FIGURE 1. summarizes the present view of the rates at which these processes occur. There is about a 1% probability that a particular gene will be included in a duplication in a period of 1 million years. After the gene has duplicated, differences evolve as the result of the occurrence of different mutations in each copy. These accumulate at a rate of about 0.1% per million years.

FIGURE 1. After a globin gene has been duplicated, differences can accumulate between the copies. The genes can acquire different functions or one of the copies may become a nonfunctional pseudogene.
Unless the gene encodes a product that is required in high concentration in the cell, the organism is not likely to need to retain two identical copies of the gene. As differences evolve between the duplicated genes, one of two types of event is likely to occur:
- Both of the gene copies remain necessary. This can happen either because the differences between them generate proteins with different functions, or because they are expressed specifically at different times or in different cell types.
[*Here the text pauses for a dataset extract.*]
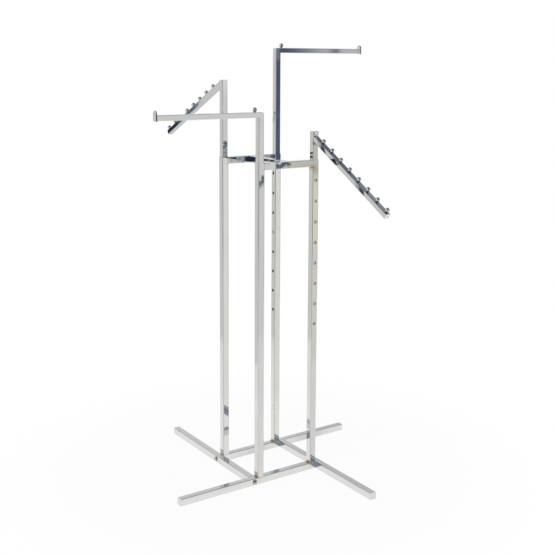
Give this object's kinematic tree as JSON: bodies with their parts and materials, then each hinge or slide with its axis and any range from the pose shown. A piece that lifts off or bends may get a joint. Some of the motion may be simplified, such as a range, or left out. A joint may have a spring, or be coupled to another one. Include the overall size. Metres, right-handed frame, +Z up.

- If this does not happen, one of the genes is likely to become a pseudogene because it will by chance gain a deleterious mutation and there will be no purifying selection to eliminate this copy, so by genetic drift the mutant version might increase in frequency and fix in the species. Typically, this takes about 4 million years for globin genes; in general, the time to fixation of a neutral mutant depends on the generation time and the effective population size, with genetic drift being a stronger force in smaller populations. In such a situation, it is purely a matter of chance which of the two copies becomes nonfunctional. (This can contribute to incompatibility between different individuals, and ultimately to speciation, if different copies become nonfunctional in different populations.)
Analysis of the human genome sequence shows that about 5% of the genome comprises duplications of identifiable segments ranging in length from 10 to 300 kb. These duplications have arisen relatively recently; that is, there has not been sufficient time for divergence between them for their homology to become obscured.
They include a proportional share (about 6%) of the expressed exons, which shows that the duplications are occurring more or less without regard to genetic content. The genes in these
duplications might be especially interesting because of the implication that they have evolved recently and therefore could be important for recent evolutionary developments (such as the separation of the human lineage from that of other primates).